* _WORK TO COMPLETE_: Print the entire listing. Each line must match the original exactly.

::::

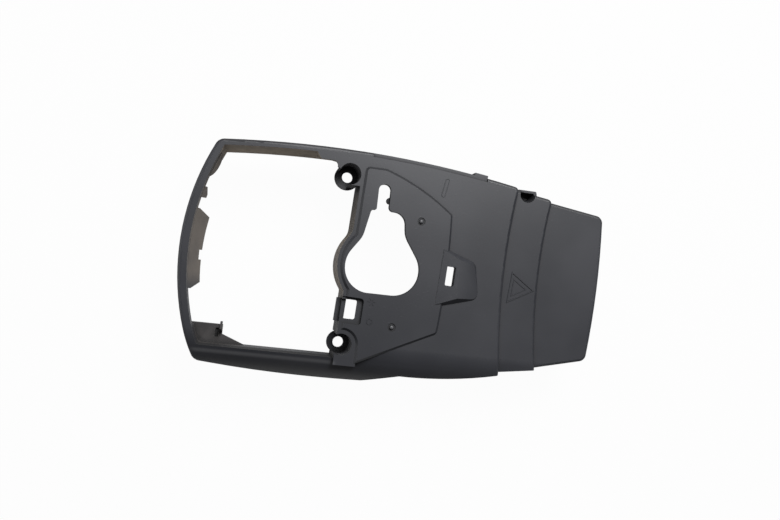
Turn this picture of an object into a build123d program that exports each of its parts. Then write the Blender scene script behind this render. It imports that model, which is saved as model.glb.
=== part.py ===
"""Injection moulded shroud of a hand-held engine tool: one shell, open underneath.

The left half is a hoop around a large opening. The right half is a crowned deck that steps down
twice towards a narrower end. X runs along the shell, Y across it and Z up, out of the deck. The
origin lies under the middle of the shell, in the plane of its lower edge.
"""

import os
from math import cos, radians, sin, sqrt, tan

from build123d import *

# ---------------------------------------------------------------- driving dimensions, millimetres
opening_length = 99.8       # left end of the hoop to the right edge of the opening
main_deck_length = 98.9     # right edge of the opening to the first step
band_length = 23.4          # first step to the second step
end_panel_length = 40.9     # second step to the right end
width = 141.2               # across the widest place
deck_height = 46.0          # lower edge to the main deck
wall = 2.6                  # thickness of deck, skirt and walls

side_radius = 665.0         # long curve of both sides
widest_from_left = 92.3
hoop_bulge = 15.2           # how far the left end bows out beyond its corners
hoop_corner_radius = 6.0
deck_edge_radius = 2.0      # round of the deck into the upper side and the ends
shoulder_radius = 26.0      # large round of the deck into the lower side
shoulder_width = 24.0       # that round, seen from above, out to the widest place
shoulder_turn = 66.0        # degrees, how far it turns down
dip_start = 25.0            # lower side: widest place to where it draws in
dip_length = 23.0
dip_depth = 4.4
dip_bulge = 2.0             # round of the side from the dip to the first step
lower_end_inset = 3.8       # lower side at the first step, inside the upper one's mirror image

step_height = 2.0           # drop of the deck at each of the two steps
step_bow = 4.0              # how far each step line bows towards the hoop
band_inset_upper = 1.4      # sides of the band inside those of the main section
band_inset_lower = 2.2
end_inset_upper = 1.5       # sides of the end panel inside those of the band
end_inset_lower = 1.4
side_taper = 7.8            # degrees, sides of the band to the X axis
end_taper_upper = 7.8
end_taper_lower = 12.6
end_bow = 2.0
end_tilt = 1.0              # upper corner of the right end further out than the lower one
end_corner_radius = 5.0
step_corner_radius = 3.0    # upper corner at each step

rail_width = 3.8            # upper rail beside the opening
hoop_width = 5.4            # left end of the hoop, seen from above
lower_rail_width = 14.4     # lower rail beside the opening
rail_depth = 30.0           # walls around the opening, down from the deck
hoop_depth = 10.0           # left end of the hoop, down from the deck
hoop_leg = 19.6             # left end of the hoop to where its wall is as deep as the rails
hoop_arch_upper = 57.5      # X axis to the ends of the shallow stretch of the hoop
hoop_arch_lower = 45.5
rise_gap = 6.0              # full skirt beyond the right edge of the opening
rise_length = 16.0          # along X, where the skirt's lower edge rises to the rails
lower_edge_radius = 6.0     # rounds of the skirt's lower edge
edge_tilt = 2.4             # degrees, right edge of the opening to the Y axis
opening_corner_radius = 3.0
throat_radius = 10.0        # where that edge meets the round wall, on the upper side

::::

* _EXPECTED ANSWER_:
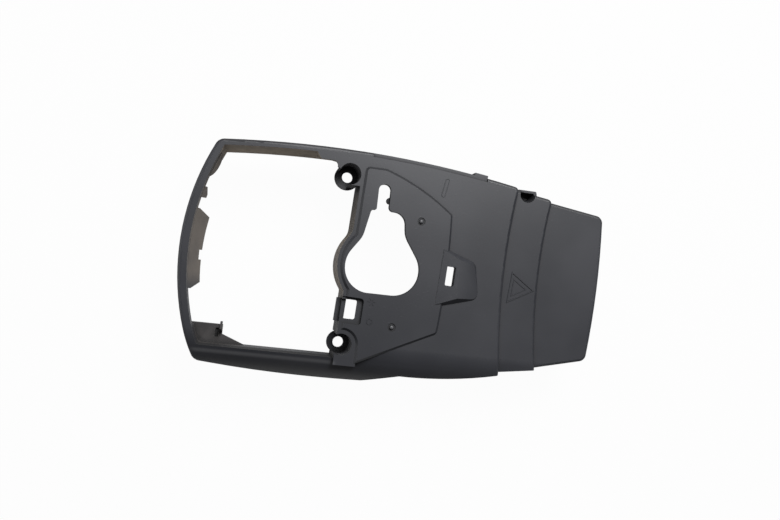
Turn this picture of an object into a build123d program that exports each of its parts. Then write the Blender scene script behind this render. It imports that model, which is saved as model.glb.
=== part.py ===
"""Injection moulded shroud of a hand-held engine tool: one shell, open underneath.

The left half is a hoop around a large opening. The right half is a crowned deck that steps down
twice towards a narrower end. X runs along the shell, Y across it and Z up, out of the deck. The
origin lies under the middle of the shell, in the plane of its lower edge.
"""

import os
from math import cos, radians, sin, sqrt, tan

from build123d import *

# ---------------------------------------------------------------- driving dimensions, millimetres
opening_length = 99.8       # left end of the hoop to the right edge of the opening
main_deck_length = 98.9     # right edge of the opening to the first step
band_length = 23.4          # first step to the second step
end_panel_length = 40.9     # second step to the right end
width = 141.2               # across the widest place
deck_height = 46.0          # lower edge to the main deck
wall = 2.6                  # thickness of deck, skirt and walls

side_radius = 665.0         # long curve of both sides
widest_from_left = 92.3
hoop_bulge = 15.2           # how far the left end bows out beyond its corners
hoop_corner_radius = 6.0
deck_edge_radius = 2.0      # round of the deck into the upper side and the ends
shoulder_radius = 26.0      # large round of the deck into the lower side
shoulder_width = 24.0       # that round, seen from above, out to the widest place
shoulder_turn = 66.0        # degrees, how far it turns down
dip_start = 25.0            # lower side: widest place to where it draws in
dip_length = 23.0
dip_depth = 4.4
dip_bulge = 2.0             # round of the side from the dip to the first step
lower_end_inset = 3.8       # lower side at the first step, inside the upper one's mirror image

step_height = 2.0           # drop of the deck at each of the two steps
step_bow = 4.0              # how far each step line bows towards the hoop
band_inset_upper = 1.4      # sides of the band inside those of the main section
band_inset_lower = 2.2
end_inset_upper = 1.5       # sides of the end panel inside those of the band
end_inset_lower = 1.4
side_taper = 7.8            # degrees, sides of the band to the X axis
end_taper_upper = 7.8
end_taper_lower = 12.6
end_bow = 2.0
end_tilt = 1.0              # upper corner of the right end further out than the lower one
end_corner_radius = 5.0
step_corner_radius = 3.0    # upper corner at each step

rail_width = 3.8            # upper rail beside the opening
hoop_width = 5.4            # left end of the hoop, seen from above
lower_rail_width = 14.4     # lower rail beside the opening
rail_depth = 30.0           # walls around the opening, down from the deck
hoop_depth = 10.0           # left end of the hoop, down from the deck
hoop_leg = 19.6             # left end of the hoop to where its wall is as deep as the rails
hoop_arch_upper = 57.5      # X axis to the ends of the shallow stretch of the hoop
hoop_arch_lower = 45.5
rise_gap = 6.0              # full skirt beyond the right edge of the opening
rise_length = 16.0          # along X, where the skirt's lower edge rises to the rails
lower_edge_radius = 6.0     # rounds of the skirt's lower edge
edge_tilt = 2.4             # degrees, right edge of the opening to the Y axis
opening_corner_radius = 3.0
throat_radius = 10.0        # where that edge meets the round wall, on the upper side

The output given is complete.